Une première catégorie comprend les innovations d'économie, qui apportent une économie nette de basse entropie - que ce soit par une combustion plus complète, une diminution des frottements, l'obtention d'une lumière plus intense à partir du gaz ou de l'électricité, la substitution de matériaux par d'autres moins coûteux en énergie, et ainsi de suite. Dans cette catégorie, nous devrions également ranger la découverte de nouveaux procédés d'utilisation de basse entropie accessible.
Une deuxième catégorie consiste en innovations de substitution qui ne font que remplacer de l'énergie humaine par de l'énergie physico-chimique. L’invention de la poudre à canon qui remplaça la catapulte en est une bonne illustration. En général, de telles innovations nous permettent non seulement d'agir plus efficacement mais encore, et surtout de faire des choses qu'il était impossible de réaliser auparavant comme de voler en avion.
Enfin, il y a les innovations de la gamme des produits qui créent de nouveaux biens de consommation, tels que le chapeau, les bas nylon, etc. La plupart des innovations de cette catégorie appartiennent en même temps à celle des innovations de substitution.
En réalité, la plupart des innovations appartiennent à plus d'une catégorie. Mais cette classification n'en est pas moins utile à l'analyse.
Or, l'histoire économique confirme un fait assez élémentaire, à savoir que les grands bonds du progrès technologique ont généralement été déclenchés par la découverte de la maîtrise d'une nouvelle forme d'énergie accessible. Par ailleurs, un grand bond dans le progrès technologique ne peut se matérialiser sans que cette innovation soit suivie d'une grande expansion de l'extraction minière. Même un accroissement substantiel dans le rendement de l'utilisation de l'essence comme combustible serait bien peu de chose en comparaison d'une multiplication des riches champs pétrolifères connus.
Ce type d'expansion est celui que nous connaissons depuis une centaine d'années. Nous avons fait jaillir du pétrole et découvert de nouveaux gisements de charbon et de gaz dans une proportion beaucoup plus grande que celle de nos possibilités de consommation durant la même période (cf. la note 38 de l’édition papier). Plus important encore: toutes les découvertes minéralogiques ont présenté une proportion substantielle de ressources facilement accessibles. Cette exceptionnelle prospérité a suffi par elle-même à abaisser le coût réel de l'extraction des ressources minérales de leurs gisements à la surface.
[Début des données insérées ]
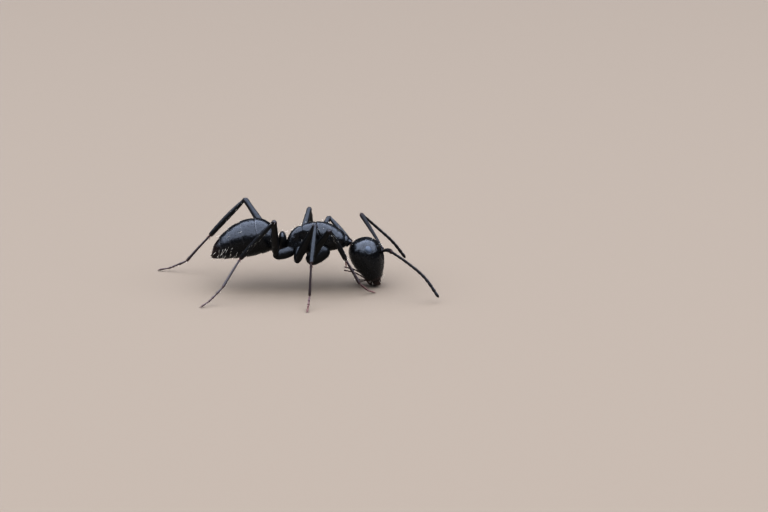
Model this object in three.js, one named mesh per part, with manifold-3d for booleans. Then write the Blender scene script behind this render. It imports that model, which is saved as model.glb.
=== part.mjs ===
// A carpenter ant worker, life size, standing with its head bent down to the ground.
// Millimetres, +X the way the ant faces, +Y its left side, +Z up.
import * as THREE from "three";
import { LoftGeometry } from "three/addons/geometries/LoftGeometry.js";
import { mergeVertices } from "three/addons/utils/BufferGeometryUtils.js";
import Module from "manifold-3d";

const wasm = await Module();
wasm.setup();

// ---- driving dimensions -------------------------------------------------------------------

const GAP = 0.04; // between neighbouring solids
const LIMB_SIDES = 8;
const CAP_STEPS = 3; // arcs from the side of a limb to its pole
const BODY_SIDES = 18;
const BODY_STEPS = 14; // rings along a body section
const FLOOR_BLOCK = 40; // half the size of the block that trims what stands on the ground

const LIMB_RADIUS = 0.27; // at each joint, so every slender piece is just over half a millimetre thick
const THIGH_RADIUS = 0.31; // at the swell of a femur
const FOOT_HEIGHT = 0.2; // of a foot's centre line above the ground, where it ends

const HEAD = { centre: [4.27, 0, 1.85], pitch: 73 };
const EYE = { place: [-0.66, 1.04, 0.36], size: [0.27, 0.2, 0.22] };
const SOCKET = [5.29, 0.35, 2.31]; // where the left antenna leaves the head
const MANDIBLE = {
  base: 1.05, // along the head, as is the tip
  tip: 2.02,
  inner: 0.06, // from the middle of the head, as is the outer edge
  outer: 0.74,
  thick: 0.7,
  forward: 0.2, // of its middle plane from the head's axis
  blunt: 0.2, // width of the rounded tip
  bevel: 0.05,
};
const MOUTH = { place: [1.36, 0, -0.4], size: [0.42, 0.46, 0.3] };
const PALP = { root: [4.16, 0.36, 0.66], heading: 177, rise: 20, length: 1.18, radius: 0.22 };

// Body sections, each row: place along the body, half width, top, underside. A squareness of 2
// makes the sections elliptic, a higher one makes them boxier.
const SQUARENESS = { head: 2.3, thorax: 2.1, gaster: 2.05 };
const HEAD_ROWS = [
  [-1.23, 0.38, 0.32, -0.3],
  [-1.1, 0.8, 0.65, -0.66],
  [-0.8, 1.08, 0.95, -0.94],
  [-0.35, 1.22, 1.1, -1.04],
  [0.25, 1.21, 1.07, -0.95],
  [0.75, 1.1, 0.93, -0.74],
  [1.15, 0.95, 0.75, -0.53],
  [1.42, 0.78, 0.6, -0.36],
];
const THORAX_ROWS = [
  [-0.72, 0.25, 2.82, 2.38],
  [-0.63, 0.4, 3.14, 2.22],
  [-0.42, 0.53, 3.56, 2.12],
  [0.08, 0.64, 3.92, 2.1],
  [0.87, 0.76, 4.13, 2.1],
  [1.5, 0.88, 4.17, 2.12],
  [2.1, 0.93, 4.0, 2.28],
  [2.72, 0.72, 3.62, 2.42],
  [3.08, 0.42, 3.26, 2.54],
  [3.42, 0.25, 2.93, 2.62],
];
const GASTER_ROWS = [
  [-5.42, 0.12, 2.0, 1.8],
  [-5.3, 0.36, 2.56, 1.76],
  [-5.08, 0.54, 2.95, 1.74],
  [-4.6, 0.82, 3.52, 1.73],
  [-3.9, 1.09, 4.04, 1.77],
  [-3.1, 1.24, 4.36, 1.87],
  [-2.4, 1.22, 4.38, 2.02],
  [-1.8, 1.02, 4.14, 2.22],
  [-1.42, 0.72, 3.72, 2.4],
  [-1.28, 0.38, 3.32, 2.56],
];
const THORAX_CUTS = [0.38, 1.36]; // propodeum | mesonotum | pronotum
const GASTER_CUTS = [-4.78, -4.12, -3.3, -2.35]; // from the tip to the first segment
const CUT_LEAN = 12; // degrees that the cuts lean back at the top

const PETIOLE = {
  scale: { place: [-0.93, 0, 2.97], size: [0.3, 0.5, 0.58], lean: -6 },
  stalk: { from: [-0.55, 0, 2.62], to: [-1.42, 0, 2.78], radius: 0.24 },
};

// Pose of each pair of legs: where the coxa starts, where it ends, and the four lengths beyond it.
const LEG_PAIRS = {
  fore: { root: [1.63, 0.58, 2.47], hip: [0.7, 0.9, 1.83], fat: 0.54, lengths: [3.23, 2.34, 1.68, 1.11] },
  mid: { root: [0.18, 0.5, 2.55], hip: [-0.04, 0.9, 1.82], fat: 0.36, lengths: [3.49, 2.74, 1.95, 1.45] },
  hind: { root: [-0.3, 0.45, 2.4], hip: [-1.36, 0.9, 2.16], fat: 0.39, lengths: [4.03, 3.37, 2.24, 1.89] },
};
// Heading (from +X towards +Y) and rise of femur, tibia and tarsus, and the heading of the foot.
const LEG_POSES = {
  fore_left: [[63, 34], [-48, -32], [-29, -61], 18],
  fore_right: [[-53, 47], [32, -60], [-15, -59], 21],
  mid_left: [[74, 43], [88, -47], [86, -56], 78],
  mid_right: [[-57, 51], [-97, -45], [-101, -75], -95],
  hind_left: [[133, 42], [169, -47], [179, -48], 173],
  hind_right: [[-90, 45], [160, -48], [-129, -42], -138],
};
const LEG_PIECES = ["femur", "tibia", "tarsus", "foot"];

// Heading, rise and length of the scape and the three lengths of the whip.
const ANTENNA_POSES = {
  left: [[125, 37, 3.0], [29, -42, 1.4], [1, -43, 1.48], [10, -53, 1.38]],
  right: [[-79, 13, 3.0], [-8, -34, 1.27], [-20, -37, 1.33], [-30, -49, 1.48]],
};
const ANTENNA_PIECES = ["scape", "whip_1", "whip_2", "whip_3"];

// ---- materials ----------------------------------------------------------------------------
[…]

L'énergie issue des combustibles fossiles devenant ainsi meilleur marché, les innovations de substitution ont entraîné une baisse de la part du travail dans le produit net. Le capital aussi a dû évoluer vers des formes qui coûtent moins mais utilisent davantage d'énergie pour atteindre le même résultat. Durant cette période, on a donc assisté à une modification de la structure des coûts, les facteurs flux ayant augmenté et les facteurs fonds diminué 1. C'est pourquoi, en examinant seulement les variations relatives des facteurs fonds durant une période d'abondance minérale exceptionnelle, nous ne pouvons prouver ni que le coût total par unité suivra toujours une tendance à la baisse, ni que le progrès continu de la technologie rendra toutes les ressources accessibles presque inépuisables, comme le proclament Barnett et Morse (1963, p. 239).
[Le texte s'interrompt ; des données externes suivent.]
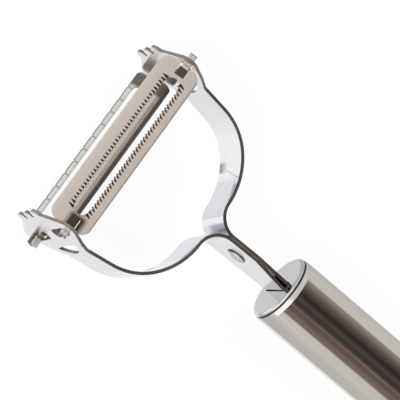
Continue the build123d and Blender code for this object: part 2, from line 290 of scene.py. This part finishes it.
peeler, along, across = blade_finish("ground_blade", "peeling_swivel", -12)
from_middle = along.math("ABSOLUTE")

# Painted shade in a row of notches along each side of the slot, slanted and narrower away from it
notch_pitch, notch_lean = 1.22, math.tan(math.radians(13.3))
notch_taper, wide_half, narrow_half = 0.8, 0.52, 0.16
slot_middle, notch_row, row_shift = 0.29, 3.05, 0.2
row_half_width, row_half_length = 0.95, 24.4
from_slot = across - slot_middle
beyond_row = from_slot - from_slot.math("SIGN") * notch_row
phase = ((along - beyond_row * notch_lean) / notch_pitch).math("FRACT") - 0.5
from_row = from_slot.math("ABSOLUTE") - notch_row
notch_half_width = peeler.span(from_row, -notch_taper, notch_taper, wide_half, narrow_half)
notches = peeler.span(phase.math("ABSOLUTE") * notch_pitch - notch_half_width, 0.05, -0.05)
notches = notches * peeler.within(from_row + row_shift, row_half_width, 0.05)
notches = notches * peeler.within(along, row_half_length, 0.1)

# Painted shade in the ramps down to the tongues, on the tongues' cut ends and along the blade's rear edge
ramp_middle, ramp_half_length, ramp_half_width = 27.4, 1.5, 1.72
ramps = peeler.within(from_middle - ramp_middle, ramp_half_length, 0.1)
ramps = ramps * peeler.within(across, ramp_half_width, 0.03)
long_tongue_end, short_tongue_end, rear_start = 33.6, -32.3, -5.2
long_tip = peeler.span(along, long_tongue_end, long_tongue_end + 0.2)
short_tip = peeler.span(along, short_tongue_end, short_tongue_end - 0.2)
rear_edge = peeler.span(across, rear_start, rear_start - 0.3)

# Painted dark reflection on the bend between the slot and the short tongue
bend_start, bend_end, bend_shift, bend_half_width = -25, -29.7, 0.65, 2.6
bend = peeler.span(along, bend_start + 0.8, bend_start - 0.8)
bend = bend * peeler.span(along, bend_end - 0.2, bend_end + 0.2)
bend = bend * peeler.within(across + bend_shift, bend_half_width, 0.8)
tips = long_tip.most(short_tip)
paint_blade(peeler, notches.most(bend, ramps * 0.95, tips * 0.7, rear_edge * 0.35))
dress("peeling_blade", peeler)

shredder, along, across = blade_finish("ground_shredder", "julienne_swivel", -50)
from_middle = along.math("ABSOLUTE")

# The front bar is honed and takes the painted silvery sheen, with painted shade on its front edge and in the
# thin cuts across it
slit_pitch, slit_half_width, row_half_length = 4.73, 0.24, 24.0
bar_start, bar_edge = 5.0, 6.3
phase = (along / slit_pitch + 0.5).math("FRACT") - 0.5
slits = shredder.within(phase * slit_pitch, slit_half_width, 0.05)
slits = slits * shredder.within(along, row_half_length, 0.1)
bar = shredder.span(across, bar_start, bar_start + 0.1)
edge_and_slit_shade = shredder.span(across, bar_edge, bar_edge + 0.1).most(slits * bar * 0.45)

# Painted shade on the ends beside the slot, on the rolled rear edge and in the folds of the silvery tongues
end_middle, end_half_length, roll_start, roll_back = 27.2, 2.4, -2.0, -4.2
tongue_start, fold_start, fold_middle, fold_half_width = 30.2, 30.5, 0.9, 0.25
ends = shredder.within(from_middle - end_middle, end_half_length, 0.6)
roll = shredder.span(across, roll_start, roll_start - 1.0) * 0.2
roll = roll + shredder.span(across, roll_back, roll_back - 0.4) * 0.7
tongues = shredder.span(from_middle, tongue_start, tongue_start + 0.4)
folds = shredder.within(across - fold_middle, fold_half_width, 0.1)
folds = folds * shredder.span(from_middle, fold_start, fold_start + 1.0)
paint_blade(shredder, edge_and_slit_shade.most(ends * 0.85, roll, folds * 0.8), bar.most(tongues))
dress("julienne_blade", shredder)

# The end caps are pressed, polished and set on the tube, with a bright rounded edge. The colour is
# dark in the groove where a cap meets the tube.
grip = next(mount for mount in frame["record"]["mounts"] if mount["name"] == "handle_grip")
handle_axis = -Vector(grip["axis"])
tube_middle, half_tube = Vector(grip["pos_m"]), 0.048


def past_tube_end(finish):
    """How far a point lies beyond the nearer end of the tube, in metres along its axis."""
    raw = finish.node("ShaderNodeTexCoord", output="Object")
    offset = finish.node("ShaderNodeVectorMath", {"operation": "SUBTRACT"}, (raw, tube_middle))
    dotted = {"operation": "DOT_PRODUCT"}
    run = finish.node("ShaderNodeVectorMath", dotted, (offset, handle_axis), output="Value")
    return run.math("ABSOLUTE") - half_tube


cap = finish_for("polished_cap")
haze = cap.grain(120, 3)
polish = cap.mix(haze, colour(214, 215, 219), colour(228, 228, 232))
groove_start, groove_full = 0.00022, 0.0001
groove = cap.span(past_tube_end(cap), groove_start, groove_full)
cap.surface(
    {
        "Base Color": cap.mix(groove, polish, colour(80, 76, 74)),
        "Metallic": 1.0,
        "Roughness": cap.spread(haze, 0.07, 0.13) + groove * 0.3,
        "Normal": cap.bump(cap.grain(1600, 3), 0.04),
    }
)
dress("front_cap", cap)
dress("rear_cap", cap)

# The handle is a seamless stainless tube, polished along its length, with faint drawn lines in it.
# Both of its ends are rolled in to a lip that stays dark.
handle_slope = math.degrees(math.atan2(handle_axis.z, handle_axis.y))
tube = finish_for("drawn_tube")
lines = tube.grain(1500, 4, (1, 60, 1), handle_slope)
drawn = tube.contrast(tube.grain(520, 3, (1, 60, 1), handle_slope))
wear = tube.grain(90, 3, (1, 3, 1), handle_slope)
worn = tube.mix(wear, colour(224, 221, 217), colour(236, 233, 229))
bright = tube.mix(drawn, worn, colour(242, 239, 236))
lip_start, lip_full = -0.0006, -0.00035
lip = tube.span(past_tube_end(tube), lip_start, lip_full)
tube.surface(
    {
        "Base Color": tube.mix(lip, bright, colour(88, 84, 81)),
        "Metallic": 1.0,
        "Roughness": tube.spread(lines, 0.02, 0.05) + wear * 0.015,
        "Normal": tube.bump(lines, 0.05),
    }
)
dress("handle_tube", tube)

# The plug is moulded from black plastic and pressed into the tube, where it holds the two arms.
# It shows only through the slot of the front cap.
plug = finish_for("moulded_plug")
pebble = plug.grain(2200, 3)
plug.surface(
    {
        "Base Color": plug.mix(pebble, colour(30, 30, 31), colour(44, 44, 45)),
        "Roughness": plug.spread(pebble, 0.45, 0.6),
        "Normal": plug.bump(pebble, 0.2, 0.0003),
    }
)
dress("handle_plug", plug)

# The hanging loop is a length of drawn stainless wire, bent round a former, whose two ends go into
# the rear cap.
loop = finish_for("drawn_wire")
drawn = loop.grain(1800, 3, (1, 10, 1), handle_slope)
loop.surface(
    {
        "Base Color": loop.mix(drawn, colour(214, 213, 214), colour(230, 229, 231)),
        "Metallic": 1.0,
        "Roughness": loop.spread(drawn, 0.16, 0.28),
        "Normal": loop.bump(drawn, 0.08),
    }
)
dress("hanging_loop", loop)

# The peeler lies on a white table, a little under its lowest points. The camera sees the table as
# mostly white, and the metal sees the room's own table tone instead.
table_size, table_drop = 4.0, 0.0005
bpy.ops.object.select_all(action="DESELECT")
bpy.ops.mesh.primitive_plane_add(size=table_size, location=(0, 0, -table_drop))
table = bpy.context.object
table.name = "table"
table.visible_glossy = False
top = finish_for("white_table")
paint = top.node("ShaderNodeBsdfDiffuse", inputs={"Color": (0.9, 0.9, 0.9, 1)})
glow = top.node("ShaderNodeEmission", inputs={"Color": (1, 1, 1, 1), "Strength": 1.0})
seen = top.node("ShaderNodeLightPath", output="Is Camera Ray") * 0.85
both = top.node("ShaderNodeMixShader", inputs=(seen, paint, glow))
top.node("ShaderNodeOutputMaterial", inputs={"Surface": both})
table.data.materials.append(top.owner)

# What polished metal sees of the room: the table below, pale walls, a dark ceiling behind the head,
# a pale panel over it and a white wall in front. Bearings are in degrees from straight up, round
# the Y axis.
room = Finish(bpy.data.worlds.new("room"))
bpy.context.scene.world = room.owner
sideways, forward, upward = room.axes(room.node("ShaderNodeTexCoord", output="Generated"))
wall = (0.62, 0.605, 0.57, 1)
panel_colours = ((0.675, 0.65, 0.64, 1), (1.1, 1.1, 1.08, 1))
front_colours = ((1.15, 1.15, 1.15, 1), (0.5, 0.49, 0.48, 1))
pale_brown, gap = (0.28, 0.25, 0.215, 1), (0.25, 0.22, 0.20, 1)
brown, shadow = (0.19, 0.15, 0.13, 1), (0.13, 0.096, 0.082, 1)
beam, dark, darkest = (0.08, 0.07, 0.065, 1), (0.05, 0.042, 0.038, 1), (0.03, 0.023, 0.022, 1)
ceiling_colours = (
    (-67, wall),
    (-61, brown),
    (-50, brown),
    (-41, shadow),
    (-29.5, shadow),
    (-28, gap),
    (-26.5, shadow),
    (-17, dark),
    (-9, dark),
    (-1, beam),
    (7, dark),
    (16, darkest),
    (40, shadow),
    (65, pale_brown),
    (71, wall),
)
low_colours = (
    (-0.92, (0.915, 0.917, 0.927, 1)),
    (-0.82, (0.52, 0.51, 0.49, 1)),
    (-0.4, (0.56, 0.55, 0.53, 1)),
    (0.05, wall),
)
turn = sideways.math("ARCTAN2", upward) / (2 * math.pi) + 0.5
ceiling_stops = ((bearing / 360 + 0.5, tone) for bearing, tone in ceiling_colours)
ceiling = room.ramp(turn, *ceiling_stops)
low_stops = ((rise / 2 + 0.5, tone) for rise, tone in low_colours)
below = room.ramp(upward * 0.5 + 0.5, *low_stops)
panel = room.mix(room.span(sideways, -0.15, -0.5), *panel_colours)
front_wall = room.mix(room.span(sideways, -0.2, 0.7), *front_colours)
rear = room.mix(room.span(forward, -0.64, -0.54), wall, ceiling)
above = room.mix(room.span(forward, -0.35, -0.30), rear, panel)
side_view = room.mix(room.span(upward, 0.0, 0.12), below, above)
whole_view = room.mix(room.span(forward, 0.55, 0.68), side_view, front_wall)
gloss = room.node("ShaderNodeLightPath", output="Is Glossy Ray")
camera_ray = room.node("ShaderNodeLightPath", output="Is Camera Ray")
lit = room.mix(gloss, (0.8, 0.8, 0.8, 1), whole_view)
sky = room.mix(camera_ray, lit, (1, 1, 1, 1))
air = room.node("ShaderNodeBackground", inputs={"Color": sky, "Strength": 1.0})
room.node("ShaderNodeOutputWorld", inputs={"Surface": air})

# Two soft lamps light the head, and the metal doesn't mirror them. The stronger one stands ahead of
# the head at -X, and the weaker one behind the tail at +X.
head = Vector((0, 0.04, 0.02))


def lamp(name, place, size, power):
    light = bpy.data.lights.new(name, "AREA")
    light.shape = "SQUARE"
    light.size = size
    light.energy = power
    holder = bpy.data.objects.new(name, light)
    holder.location = place
    holder.rotation_euler = (head - Vector(place)).to_track_quat("-Z", "Y").to_euler()
    holder.visible_glossy = False
    bpy.context.collection.objects.link(holder)


lamp("key", (-0.9, 0.5, 1.1), 0.8, 14)
lamp("fill", (0.9, -0.4, 0.9), 0.9, 8)

# The camera is a long lens well above the head, turned so that the handle leaves the picture at the
# lower right. Its place is given from the neck, where the two arms meet.
camera_data = bpy.data.cameras.new("camera")
camera_data.sensor_width = 36
camera_data.lens = 324
camera_data.clip_end = 10
camera = bpy.data.objects.new("camera", camera_data)
neck = Vector((0, 0.04254362, 0.0198))
from_neck = Vector((-0.26331339, 0.24891801, 0.99851596))
right = Vector((0.56527045, -0.75528761, 0.33167747))
down = Vector((-0.78508744, -0.61599435, -0.06472002))
ahead = Vector((0.25319368, -0.22381151, -0.94117021))
turned = Matrix((right, -down, -ahead)).transposed().to_4x4()
camera.matrix_world = Matrix.Translation(neck + from_neck) @ turned
bpy.context.collection.objects.link(camera)
bpy.context.scene.camera = camera
bpy.context.scene.view_settings.view_transform = "Standard"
Il apparaît donc très vraisemblable que les thèses que nous venons d'examiner procèdent de la croyance profondément enracinée en l'immortalité de l'humanité. Certains de leurs défenseurs nous ont même exhortés à avoir foi en l'espèce humaine : une telle foi, selon eux, triomphera de toutes les limitation 1. Mais ni la foi ni l'assurance de quelque autorité académique. (Beckerman 1972), aussi prestigieuse fût-elle, ne sauraient prévaloir contre le fait qu'aux termes de la loi fondamentale de la thermodynamique, la dot de l'humanité est limitée. Même si on était enclin à croire que ces principes pourraient être réfutés dans l'avenir, on ne serait pas en droit d'agir maintenant en fonction de cette croyance. Nous devons admettre que l'évolution ne constitue pas une répétition linéaire, même si, dans de courts intervalles, nous sommes amenés à croire le contraire.
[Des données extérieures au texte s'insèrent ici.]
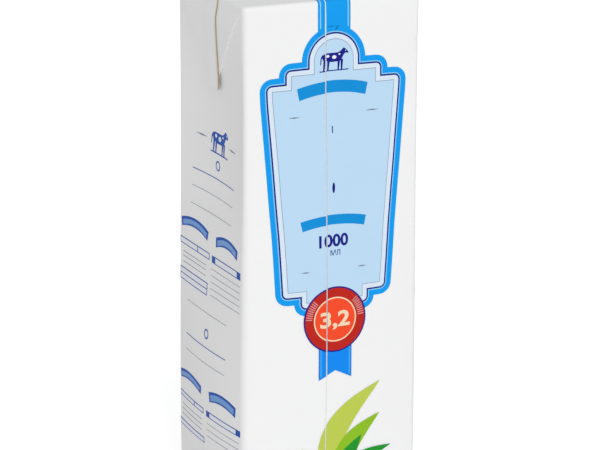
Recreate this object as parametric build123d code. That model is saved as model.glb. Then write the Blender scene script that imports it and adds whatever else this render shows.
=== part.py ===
"""One-litre folded-board milk carton: a closed brick with flat ears, a seal fin and tucked base flaps.

The pack is one folded sheet, filled and shut, so it is one closed solid. +Z is up and the
origin is the middle of the footprint. The main label panel faces -Y, the ears are folded down
the -X and +X side panels, and the seal fin lies flat across the top, turned to the front.
"""
from build123d import *
import os
from math import atan2, cos, sin

# ---- Driving dimensions, in millimetres ----
width = 75.0                # left to right, crease to crease
depth = 66.0                # front to back, crease to crease
height = 205.0              # resting face to top panel
corner_radius = 2.4         # rounding of the four upright edges
rim_radius = 1.4            # rounding round the top panel
foot_radius = 1.0           # rounding round the bottom panel

front_swell = 3.8           # how far the front and back panels belly out at the fullest part
side_swell = 2.8            # the same for the side panels
swell_height = 50.0         # height of the fullest part
waist_height = 98.0         # height where the side panels turn from bellying out to sinking in
ear_press = 3.8             # how far the side panels are pushed in at the points of the ears

ear_thickness = 1.1         # a folded-down ear stands this proud of its side panel
fin_width = 8.0             # sealed strip, from its fold line to its raw edge
fin_thickness = 0.9         # the strip stands this proud of the top panel and the ears
base_flap_thickness = 1.4   # flaps tucked flat under the base
base_fin_lift = 0.5         # the base's own fin keeps this clear of the ground
bite = 3.0                  # how deep the ears, fins and flaps reach into the body, to be one with it

# ---- Sizes that follow ----
ear_drop = depth / 2                    # a square-folded ear is half as long as its panel is wide
ear_root = height - rim_radius          # the ears start where the rounded rim ends
ear_foot = ear_root - ear_drop          # height of the points of the ears
side_x = width / 2                      # the side panels' creases
ear_tilt = atan2(ear_press, ear_drop)   # the ears lean in with the panels they are stuck to
half_flap = depth / 2 - corner_radius   # ears and base flaps stop short of the rounded edges


def panel_line(start, end, outward, swell):
    """One side of the outline: an arc that stands out by swell, or a line where the panel is flat."""
    if abs(swell) < 0.01:
        return Line(start, end)
    middle = (Vector(*start) + Vector(*end)) / 2 + Vector(*outward) * swell
    return ThreePointArc(start, middle, end)


def outline(z, front, side):
    """The body's cross-section at height z, with how far the panels stand out there."""
    half_w, half_d = width / 2, depth / 2
    with BuildSketch(Plane.XY.offset(z)) as section:
        with BuildLine():
            panel_line((-half_w, -half_d), (half_w, -half_d), (0, -1), front)
            panel_line((half_w, -half_d), (half_w, half_d), (1, 0), side)
            panel_line((half_w, half_d), (-half_w, half_d), (0, 1), front)
            panel_line((-half_w, half_d), (-half_w, -half_d), (-1, 0), side)
        make_face()
        fillet(section.vertices(), corner_radius)
    return section.sketch


def filled_body():
    """The brick of board and milk: flat at both ends, swollen low down, pinched in below the ears."""
    bottom = base_flap_thickness
    stations = (
        (bottom, 0.0, 0.0),
        ((bottom + swell_height) / 2, 0.8 * front_swell, 0.8 * side_swell),
        (swell_height, front_swell, side_swell),
        (waist_height, 0.9 * front_swell, 0.0),
        ((waist_height + ear_foot) / 2, 0.5 * front_swell, -0.85 * ear_press),
        (ear_foot, 0.15 * front_swell, -ear_press),
        (height, 0.0, 0.0),
    )
    body = loft([outline(*station) for station in stations])
    body = fillet(body.edges().group_by(Axis.Z)[0], foot_radius)
    return fillet(body.edges().group_by(Axis.Z)[-1], rim_radius)


def flap(plane, inward, outward):
    """A square-folded flap: long side on the plane's X axis, pointing along its Y axis."""
    corners = ((-half_flap, 0), (half_flap, 0), (0, ear_drop))
    face = plane.offset(-inward) * make_face(Polyline(*corners, close=True))
    return extrude(face, inward + outward)


def ear(side):
    """An ear folded down the side panel at side -1 or +1, leaning in with the panel."""
    outward = Vector(side * cos(ear_tilt), 0, -sin(ear_tilt))
    plane = Plane(origin=(side * side_x, 0, ear_root), x_dir=(0, -side, 0), z_dir=outward)
    return flap(plane, bite, ear_thickness)


def seal_fin():
    """The seal fin: one strip that crosses the top and runs down both ears to their points."""
    proud = ear_thickness + fin_thickness
    shoulder = side_x + proud
    crown = height + fin_thickness
    outline_points = (
        (-shoulder + ear_press, ear_foot),
        (-shoulder, crown),
        (shoulder, crown),
        (shoulder - ear_press, ear_foot),
    )
    band = Plane.XZ * make_face(Polyline(*outline_points, close=True))
    band = fillet(band.vertices().group_by(Axis.Z)[-1], proud)
    return extrude(band, fin_width)


def base_flap(side):
    """A flap tucked under the base at side -1 or +1; the two are what the pack stands on."""
    plane = Plane(origin=(side * (side_x - foot_radius), 0, 0), x_dir=(0, -side, 0), z_dir=(0, 0, -1))
    return flap(plane, base_flap_thickness + bite, 0)


def base_fin():
    """The base's own fin, lying flat between the bottom panel and the flaps."""
    length = 2 * (side_x - foot_radius)
    rise = base_flap_thickness + bite - base_fin_lift
    strip = Box(length, fin_width, rise, align=(Align.CENTER, Align.MAX, Align.MIN))
    return Pos(0, 0, base_fin_lift) * strip


def carton():
    """The whole pack as one closed solid."""
    pack = filled_body() + seal_fin() + base_fin()
    for side in (-1, 1):
        pack = pack + ear(side) + base_flap(side)
    return pack


os.makedirs("parts", exist_ok=True)
export_step(carton(), "parts/carton.step")
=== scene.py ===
"""Looks of a one-litre folded-board milk carton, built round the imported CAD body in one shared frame.

Sizes are in millimetres and turned to metres when a mesh is finished. The front panel faces -Y.
Panel coordinates are u across a panel (to the right, seen from outside), w up it, h out of it.
"""

import logging
from dataclasses import dataclass, field
from enum import Enum, IntEnum
from math import cos, hypot, pi, radians, sin
from typing import Callable, Sequence

import bmesh
import bpy
from mathutils import Matrix, Vector

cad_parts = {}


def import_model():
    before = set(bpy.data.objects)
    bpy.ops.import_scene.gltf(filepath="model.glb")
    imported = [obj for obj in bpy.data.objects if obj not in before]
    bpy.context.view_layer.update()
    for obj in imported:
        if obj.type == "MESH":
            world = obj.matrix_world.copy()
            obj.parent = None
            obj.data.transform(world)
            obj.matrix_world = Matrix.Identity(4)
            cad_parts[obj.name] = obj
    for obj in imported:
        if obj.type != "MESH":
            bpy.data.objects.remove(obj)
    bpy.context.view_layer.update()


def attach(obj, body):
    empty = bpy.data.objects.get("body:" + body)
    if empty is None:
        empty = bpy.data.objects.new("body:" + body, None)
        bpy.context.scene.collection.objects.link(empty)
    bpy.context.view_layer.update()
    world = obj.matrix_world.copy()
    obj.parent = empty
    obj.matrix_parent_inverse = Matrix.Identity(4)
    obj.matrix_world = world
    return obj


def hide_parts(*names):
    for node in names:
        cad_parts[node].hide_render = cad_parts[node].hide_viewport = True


log = logging.getLogger("carton")

MM = 0.001
BODY = "root"
NODE = "carton"
Point = tuple[float, float]
Line = list[Point]


class Side(Enum):
    """The four upright panels, named from the printed front."""

    FRONT = "front"
    BACK = "back"
    LEFT = "left"
    RIGHT = "right"


class Layer(IntEnum):
    """How many inks lie under a printed shape, so that none sinks into another."""

    FIRST = 1
    SECOND = 2
    LABEL = 7
    LABEL_OVER = 8
    SEAL_RIM = 9
    SEAL_RING = 10
    SEAL_FACE = 11
    SEAL_MIDDLE = 12
    SEAL_NUMBER = 13


# ---------------------------------------------------------------- shape of the pack


def ease(t: float) -> float:
    """A smooth step from 0 to 1."""
    t = min(1.0, max(0.0, t))
    return t * t * (3 - 2 * t)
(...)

À propos du problème de l'environnement il règne une grande confusion non seulement chez la plupart des économistes (comme l'ont mis en évidence les nombreux cas déjà cités), mais encore parmi les cercles intellectuels les plus élevés, simplement parce que la véritable nature entropique de ces événements est ignorée ou mal comprise. Sir Macfarlane Burnet un Prix Nobel, consacra une conférence spéciale à l'impératif de « prévenir la destruction progressive des ressources irremplaçables de la Terre » (cité in Cloud 1969, p. 1). Et cette prestigieuse institution qu'est l’ONU recommanda à tout le monde, à plusieurs reprises, dans sa Déclaration sur l'environnement humain (Stockholm, 1972), « d'améliorer l'environnement ». Ces deux recommandations reflètent l'illusion que l'homme peut inverser le cours de l'entropie. La vérité, peu réjouissante d'ailleurs, c'est que nous pouvons seulement prévenir le gaspillage inutile de ressources et la détérioration inutile de l'environnement sans toutefois que nous prétendions connaître la signification précise de l'adjectif « inutile » dans ce contexte.